I have a Mac Pro 2006 and I am able to overclock the system successfully using ZDNET Clock Tool. However, since the Mac runs its system clock off the front side bus the system clock ends up running fast by 15%. If I open date and time preferences the system will resynch with time.apple.com but I don' want to have to manually do this. I was hoping there was a command line that achieves the same thing and then the command line could be setup in a script that runs every 5 minutes or so.

Anyone know if this can be achieved?

Thanks
 
I would rather suggest 'man ntpdate'
Basically you just do 'ntpdate ntp.server.name.com*' eg. time.euro.apple.com

Thanks. Tried it and get the following. First try without superuser fails permission. Second try running it with su gets a "sorry"? Using sudo su to turn on superuser then gets NTP Socket in use.

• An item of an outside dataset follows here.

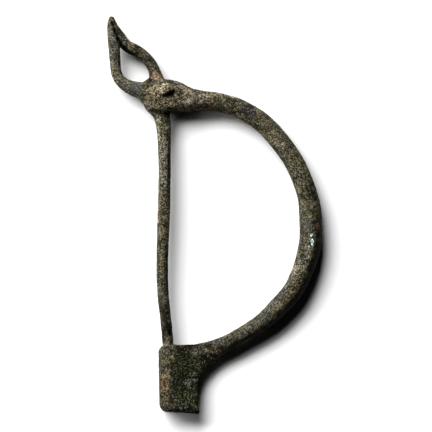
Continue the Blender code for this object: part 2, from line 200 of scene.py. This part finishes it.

# Places with a tone of their own, and some of painted light or painted shade, marked below: tone, middle
# and half-sizes in mm, turn in degrees, strength
stains = {
    "paleHead": ("bronze", (-12.6, 29.3, 5.0), (6.0, 5.0, 3.5), 0, 0.6),
    "tealRing": ("pewter", (23.9, -6.9, 5.2), (1.3, 2.2, 2.0), 0, 0.9),
    "darkPlate": ("bog", (-6.0, -41.8, 4.2), (8.5, 13.5, 3.0), 0, 0.95),
    # painted shade along the plate's lower edge
    "lipShade": ("pit", (-7.0, -49.6, 3.6), (6.0, 1.8, 3.0), 0, 0.85),
    # painted shade on the edge where the foot meets the plate, facing away from the lamps
    "insideCornerShade": ("pit", (-1.3, -36.6, 3.0), (3.0, 3.6, 3.0), -45, 0.85),
    "darkPin": ("soot", (-12.6, -25.0, 3.0), (3.0, 12.0, 3.0), 0, 0.7),
    "turquoise": ("turquoise", (24.32, -6.9, 5.4), (0.5, 1.3, 2.0), 8, 1.0),
    "turquoiseTop": ("verdigris", (24.05, -5.1, 5.4), (0.35, 0.5, 2.0), 0, 0.8),
    "turquoiseSide": ("dullGreen", (23.4, -8.05, 5.4), (0.7, 0.4, 2.0), 0, 0.8),
    "rust": ("rust", (25.5, -2.9, 3.8), (0.9, 2.2, 3.0), 0, 0.65),
    "brownStrand": ("umber", (-16.6, 38.0, 4.0), (1.5, 3.0, 3.0), 35, 0.6),
    # painted shade on the right strand's flank that faces away from the lamps
    "strandFlankShade": ("peat", (-19.0, 41.3, 3.0), (2.4, 1.0, 3.0), -35, 0.6),
    "paleStrand": ("linen", (-25.3, 33.8, 4.0), (1.6, 1.6, 3.0), 0, 0.7),
    "greyBelly": ("darkSlate", (21.4, 0.3, 4.6), (1.4, 2.6, 3.0), 0, 0.6),
    "brownBow": ("hazel", (12.6, 19.4, 4.0), (1.6, 3.4, 3.0), 50, 0.6),
    "greyBow": ("night", (12.6, 25.2, 4.0), (1.4, 2.6, 3.0), 60, 0.6),
    "brownShoulder": ("flint", (-9.6, 33.2, 4.0), (1.6, 1.0, 3.0), -25, 0.7),
    "greyFoot": ("darkSlate", (1.2, -31.8, 4.0), (3.0, 1.3, 3.0), 20, 0.7),
    "paleBelly": ("linen", (22.9, -11.8, 4.6), (1.2, 2.4, 3.0), -15, 0.6),
    "slateElbow": ("ash", (-22.4, 32.9, 4.0), (3.6, 2.4, 3.0), -25, 0.8),
    "greyStrand": ("ash", (-25.7, 41.0, 4.0), (1.9, 9.0, 3.0), 4, 0.65),
    # painted shade in the groove between the strands at the tip
    "tipGrooveShade": ("peat", (-24.5, 46.4, 4.0), (0.8, 3.4, 3.0), 30, 0.75),
    "paleShoulder": ("sand", (0.5, 30.6, 4.0), (2.4, 1.0, 3.0), -5, 0.6),
    "darkCorner": ("pit", (1.8, -33.2, 4.0), (2.6, 1.0, 3.0), 35, 0.7),
    "paleInnerLow": ("pewter", (18.2, -17.2, 4.0), (1.1, 3.0, 3.0), -40, 0.5),
    "paleLumpLeft": ("flint", (-17.4, 27.2, 4.0), (1.6, 1.6, 3.0), 0, 0.7),
    "redRim": ("redBrown", (26.5, -5.6, 3.2), (0.5, 2.0, 3.0), 0, 0.6),
    "tanRim": ("ginger", (26.1, -4.1, 4.0), (0.7, 0.3, 3.0), -25, 0.8),
    "tanRimSide": ("rust", (26.3, -5.2, 4.0), (0.25, 0.8, 3.0), 0, 0.8),
    "tanRimEnd": ("cork", (25.8, -6.3, 4.0), (0.7, 0.25, 3.0), 40, 0.8),
    "darkBlob": ("peat", (25.7, -5.0, 4.4), (0.5, 0.9, 3.0), 0, 0.85),
    "slateBelly": ("slate", (23.2, -2.6, 5.0), (1.4, 3.0, 3.0), 10, 0.7),
    "brownBelly": ("darkSlate", (21.9, -7.2, 3.6), (0.8, 4.6, 3.0), 4, 0.7),
    "inkyBow": ("pit", (24.4, 4.6, 4.0), (1.8, 2.4, 3.0), 0, 0.7),
    "slateBow": ("night", (8.7, 25.6, 5.0), (3.6, 2.4, 3.0), -38, 0.75),
    "slateLow": ("pewter", (21.9, -16.8, 4.6), (1.0, 1.9, 3.0), 0, 0.7),
    "oliveLow": ("hazel", (19.1, -21.4, 4.6), (1.6, 1.5, 3.0), 40, 0.6),
    "greyLow": ("darkSlate", (15.0, -21.8, 4.6), (1.4, 7.0, 3.0), -35, 0.5),
    "greyLowEnd": ("slate", (8.4, -28.6, 4.6), (1.4, 6.0, 3.0), -52, 0.5),
    "palePin": ("pewter", (-12.9, 12.0, 3.5), (2.6, 14.0, 3.0), 0, 0.5),
    "palePinSide": ("pewter", (-14.8, 20.5, 3.0), (1.3, 6.0, 3.0), 0, 0.8),
    "palePinMiddle": ("flint", (-14.3, 0.8, 3.0), (0.9, 4.0, 3.0), 0, 0.6),
    "darkPinSide": ("pit", (-11.7, -28.5, 3.0), (1.1, 6.0, 3.0), 8, 0.95),
    "darkPinEnd": ("pit", (-12.6, -30.5, 3.0), (2.2, 3.5, 3.0), 0, 0.85),
    "darkPinRight": ("soot", (-11.7, 9.0, 3.0), (0.8, 16.0, 3.0), 0, 0.85),
    "darkPinRightLow": ("pit", (-12.1, -14.0, 3.0), (0.8, 13.0, 3.0), 2, 0.85),
    "paleBow": ("linen", (3.8, 29.8, 4.2), (2.6, 1.3, 3.0), -12, 0.7),
    "paleInner": ("sand", (16.0, 17.5, 4.0), (1.2, 3.0, 3.0), 40, 0.7),
    "paleLow": ("flint", (20.0, -13.6, 4.0), (1.1, 3.2, 3.0), -30, 0.5),
    "darkFoot": ("soot", (-5.2, -33.3, 4.0), (6.0, 1.7, 3.0), 0, 0.8),
    "paleRoll": ("earth", (-13.2, -41.0, 4.0), (2.2, 10.5, 2.6), 0, 0.8),
    "goldenRoll": ("honey", (-12.55, -42.6, 4.3), (1.7, 6.0, 1.6), 0, 0.75),
    "smoothRoll": ("bronze", (-12.9, -37.4, 4.3), (1.5, 1.3, 1.6), 0, 0.8),
    # painted shadow line beside the rolled flap's edge
    "rollEdgeShadow": ("pit", (-11.15, -40.4, 4.3), (0.6, 2.8, 1.6), 8, 0.7),
    "paleFlank": ("bog", (-11.2, -36.8, 4.0), (1.1, 1.8, 3.0), 0, 0.75),
    "paleFlankLow": ("umber", (-10.9, -45.4, 4.0), (1.0, 3.4, 3.0), 0, 0.7),
    # painted shade at the roll's bottom end
    "rollEndShade": ("soot", (-10.2, -49.9, 3.6), (2.4, 0.8, 3.0), 0, 0.85),
    "darkRollSpot": ("pit", (-10.6, -48.7, 4.0), (1.0, 0.9, 3.0), 0, 0.7),
    "darkRollSide": ("pit", (-14.0, -47.8, 3.4), (0.8, 1.4, 3.0), 0, 0.7),
    "darkPinFoot": ("pit", (-11.2, -26.4, 2.5), (0.5, 2.4, 3.0), 2, 0.8),
    "darkFootTop": ("soot", (-0.3, -34.0, 3.5), (1.5, 0.9, 3.0), 0, 0.7),
    # painted shadow of the knob at its lower right
    "knobShadowEnd": ("pit", (-10.5, 29.7, 5.6), (0.7, 0.6, 2.0), 0, 0.75),
    "paleElbowEdge": ("bone", (-18.9, 28.8, 3.4), (1.0, 0.5, 3.0), -35, 0.6),
    "paleStrandFoot": ("bone", (-13.6, 33.8, 4.4), (0.7, 0.8, 3.0), 0, 0.6),
    "palePinHigh": ("straw", (-14.1, 19.6, 3.4), (0.7, 1.3, 3.0), 0, 0.6),
    "palePinEdge": ("linen", (-14.4, -1.3, 3.4), (0.6, 1.6, 3.0), 0, 0.6),
    "greyCatch": ("bog", (-10.6, -40.5, 4.0), (1.7, 10.0, 3.0), 0, 0.7),
    "rollEnd": ("umber", (-12.9, -48.4, 4.0), (1.9, 1.1, 3.0), 0, 0.75),
    "palePlate": ("slate", (-7.0, -42.2, 4.2), (1.2, 1.3, 1.6), 0, 0.7),
    "paleCrack": ("pewter", (-5.2, -41.7, 4.2), (1.2, 0.45, 1.6), 0, 0.8),
    "paleCrackTop": ("darkOlive", (-5.4, -39.8, 4.2), (1.3, 0.9, 1.6), 0, 0.7),
    "greenPlate": ("moss", (-8.2, -47.1, 4.2), (1.9, 1.0, 1.6), 0, 0.7),
    "brownCorner": ("soot", (-7.1, -48.8, 4.2), (2.1, 1.1, 1.6), 0, 0.7),
    # painted light on the lower side of the lump, neck and bow's start
    "litLumpUnderside": ("khaki", (-12.6, 27.4, 4.0), (5.0, 1.5, 4.0), 0, 0.8),
    "litNeckUnderside": ("linen", (-7.2, 28.2, 4.0), (3.4, 1.3, 4.0), 8, 0.75),
    "litBowStart": ("sand", (-3.4, 29.2, 4.0), (2.6, 1.8, 4.0), 0, 0.7),
    "tanHead": ("hazel", (-15.0, 31.2, 5.0), (3.6, 2.4, 3.0), 0, 0.6),
    "tanNeck": ("sand", (-8.2, 30.6, 5.0), (3.4, 2.6, 3.0), -20, 0.5),
    "slateNeck": ("flint", (-5.4, 29.2, 5.0), (1.6, 1.3, 3.0), 0, 0.7),
    "tanStrand": ("cork", (-15.0, 34.8, 4.0), (1.7, 3.2, 3.0), 20, 0.75),
    "slateBand": ("ash", (-15.0, 33.5, 4.6), (1.4, 0.5, 3.0), 0, 0.9),
    "slateStrand": ("slate", (-19.6, 31.5, 4.0), (2.6, 2.4, 3.0), 0, 0.9),
    "paleKnob": ("bone", (-12.4, 32.1, 6.0), (2.7, 2.0, 2.0), 0, 0.9),
    "oliveSpot": ("darkOlive", (-12.3, 31.9, 6.0), (0.5, 0.4, 1.8), 0, 0.8),
    "greenKnob": ("hazel", (-11.9, 32.1, 6.0), (1.5, 1.3, 2.0), 0, 0.85),
    "whiteKnob": ("linen", (-14.0, 31.45, 5.6), (0.9, 0.7, 1.6), 0, 0.9),
    "brownNeck": ("peat", (-16.4, 35.5, 4.4), (0.9, 1.2, 3.0), 0, 0.8),
    "paleKnobFoot": ("straw", (-11.9, 31.1, 5.6), (0.8, 0.5, 2.0), 15, 0.85),
    # painted shade on the belly's outer rim, which faces away from the lamps
    "bellyRimShade": ("pit", (26.3, 2.2, 3.2), (0.7, 2.4, 3.0), 0, 0.7),
    "brownRim": ("rust", (26.5, -4.0, 3.2), (0.7, 1.2, 3.0), 0, 0.8),
    "darkShoulder": ("umber", (18.3, 11.7, 5.0), (1.0, 1.4, 3.0), 30, 0.6),
    "palePinTop": ("khaki", (-14.3, 23.9, 3.4), (0.7, 2.2, 3.0), 10, 0.6),
    "darkPinMiddle": ("umber", (-11.7, -20.9, 3.0), (0.6, 1.6, 3.0), 0, 0.65),
    "darkPinEntry": ("pit", (-10.8, -31.0, 3.0), (0.7, 1.2, 3.0), 0, 0.65),
    # painted shade at the plate's bottom edge
    "plateEndShade": ("pit", (-8.8, -49.1, 4.0), (2.4, 0.8, 3.0), 0, 0.8),
    "paleBowTop": ("bone", (17.1, 17.6, 5.0), (0.9, 0.9, 3.0), 0, 0.5),
    "darkBowSpot": ("earth", (12.1, 23.1, 4.8), (1.5, 1.3, 3.0), -40, 0.7),
    "paleBowSpot": ("sand", (21.5, 10.0, 4.8), (1.1, 1.3, 3.0), 20, 0.5),
    "darkBowLow": ("earth", (23.0, 5.2, 4.8), (1.3, 2.0, 3.0), 10, 0.5),
}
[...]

Mac-Pro:~ macbook24$ ntpdate time.apple.com
19 Jan 15:42:21 ntpdate[325]: bind() fails: Permission denied
Mac-Pro:~ macbook24$ su ntpdate time.apple.com
Password:
su: Sorry
Mac-Pro:~ macbook24$ sudo su
sh-3.2# ntpdate time.apple.com
19 Jan 15:42:54 ntpdate[329]: the NTP socket is in use, exiting
sh-3.2#



edit: looks like I need to run it as root....
from man ntpupdate

The ntpdate utility sets the local date and time by polling the Network
Time Protocol (NTP) server(s) given as the server arguments to determine
the correct time. It must be run as root on the local host.